I think at the end of the day, the critical question to answer is this:

*Do we want to add a new helper function that's easy to use, consistent, and provides good performance for finding the first match, even if the functionality already exists within the module?*

My concern is that this will add complexity to the module documentation which is already too complex. re.findfirst() has more complex semantic (if no capture groups returns this, if one capture group return that, and in other cases return even something of different type) than re.search() which just returns a match object or None. This will increase chance that the user miss the appropriate function and use suboptimal functions like findall()[0].
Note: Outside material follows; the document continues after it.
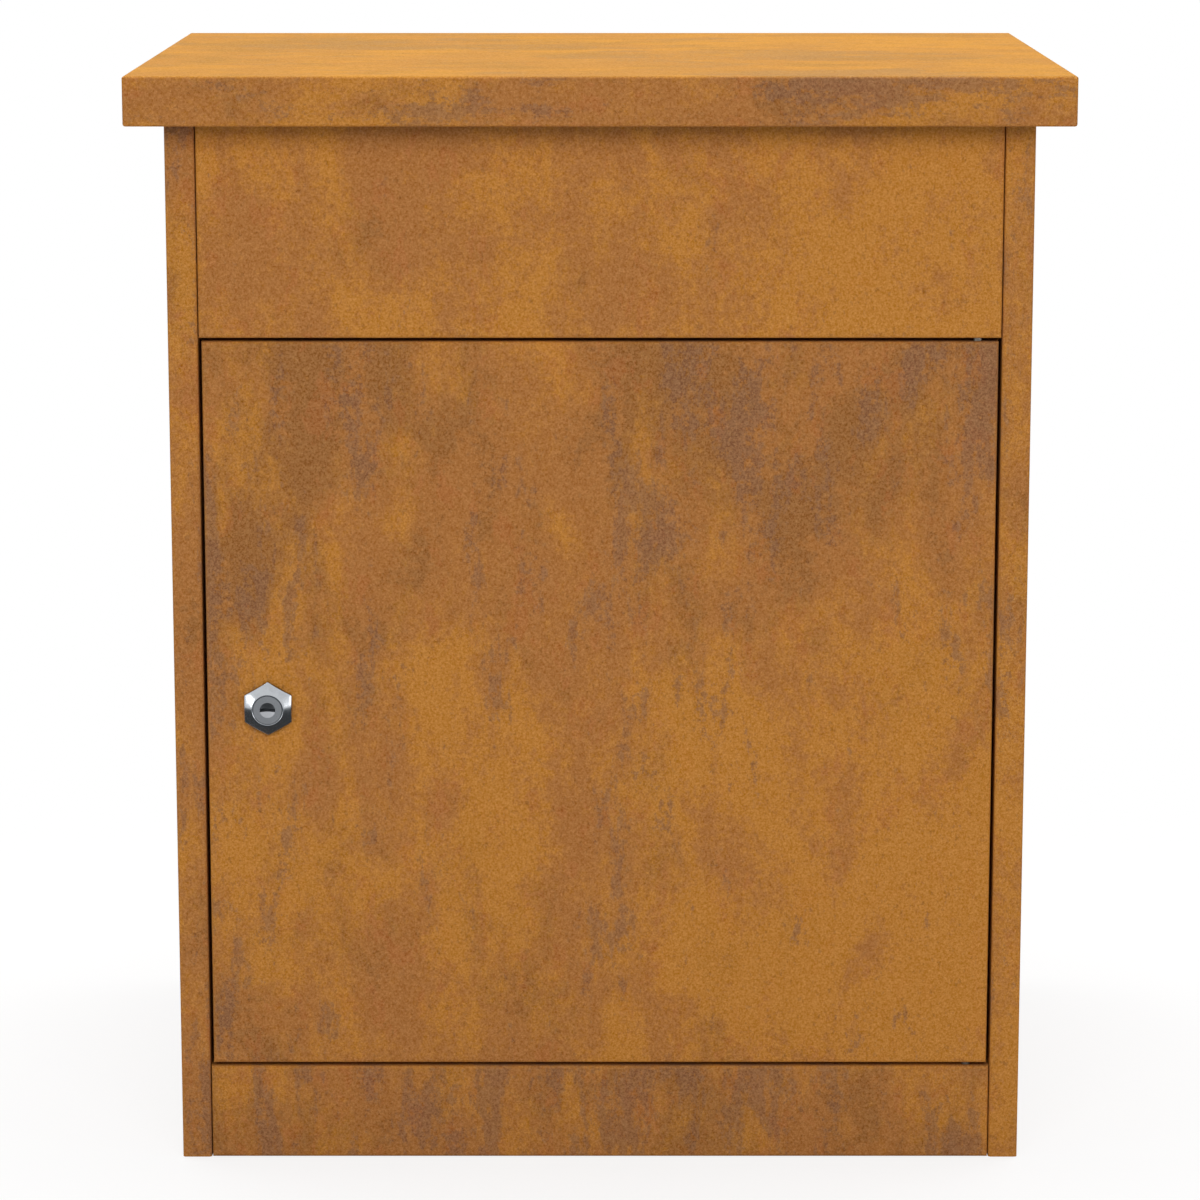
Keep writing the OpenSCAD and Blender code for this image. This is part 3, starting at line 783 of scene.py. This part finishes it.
def add_painted_shade(material, face, height):
    """Painted shade, near black, on the side faces of a part that stands out by height from a
    face along Y.
    """
    tree = material.node_tree
    shader = tree.nodes["Principled BSDF"]
    given = tree.nodes.new("ShaderNodeTexCoord").outputs
    along = add_node(tree, "ShaderNodeSeparateXYZ", {0: given["Object"]}).outputs["Y"]
    facing = add_node(tree, "ShaderNodeSeparateXYZ", {0: given["Normal"]}).outputs["Y"]
    sideways = ramp(tree, maths(tree, "ABSOLUTE", facing), *PAINTED_SHADE_FACING)
    near = ramp(tree, along, face - height - PAINTED_SHADE_FADE, face - height)
    outside = ramp(tree, along, face + 2 * PAINTED_SHADE_STOP, face + PAINTED_SHADE_STOP)
    share = maths(tree, "MULTIPLY", maths(tree, "MULTIPLY", near, outside), sideways)
    # The base colour is darkened there as painted shade
    unshaded = shader.inputs["Base Color"].links[0].from_socket
    shaded = blend_colours(tree, scaled(tree, share, PAINTED_SHADE_SHARE), unshaded, PAINTED_SHADE_TONE)
    tree.links.new(shaded, shader.inputs["Base Color"])


def dress(node_name, material):
    """Gives one CAD node its material."""
    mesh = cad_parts[node_name].data
    mesh.materials.clear()
    mesh.materials.append(material)


# --- Turned and threaded forms -------------------------------------------------------------


def hex_radius(angle, flat, fillet):
    """Distance from the middle of a hexagon to its edge. A corner points along angle 0."""
    sixth = math.pi / 3
    half = math.pi / 6
    off = abs((angle + half) % sixth - half)
    corner = (flat - fillet) / math.cos(half)
    arc_end = math.atan2(fillet * math.sin(half), corner + fillet * math.cos(half))
    if off < arc_end:
        return corner * math.cos(off) + math.sqrt(fillet**2 - (corner * math.sin(off)) ** 2)
    return flat / math.cos(half - off)


def angles_round(sides, bunched):
    """Angles round a turned form, with more of them near a hexagon's corners if bunched."""
    found = [2 * math.pi * k / sides for k in range(sides)]
    if bunched:
        for corner in range(6):
            middle = corner * math.pi / 3
            found += [middle + math.radians(step) for step in CORNER_STEPS]
    return sorted({round(a % (2 * math.pi), 6) for a in found})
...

re.finditer() is more modern and powerful function than re.findall(). The latter may be even deprecated in future.

In future we may add yet few functions/methods: re.rmatch() (like re.match(), but matches at the end of the string instead of the start), re.rsearch() (searches from the end), re.rfinditer() (iterates in the reversed order). Unlike to findfirst() they will implement features that cannot be easily expressed using existing functions.

Another option to consider might be adding a boolean parameter to re.search() that changes the behavior to directly return a string instead of a match object, similar to re.findall() when there are not multiple subgroups.

Oh, no, this is the worst idea!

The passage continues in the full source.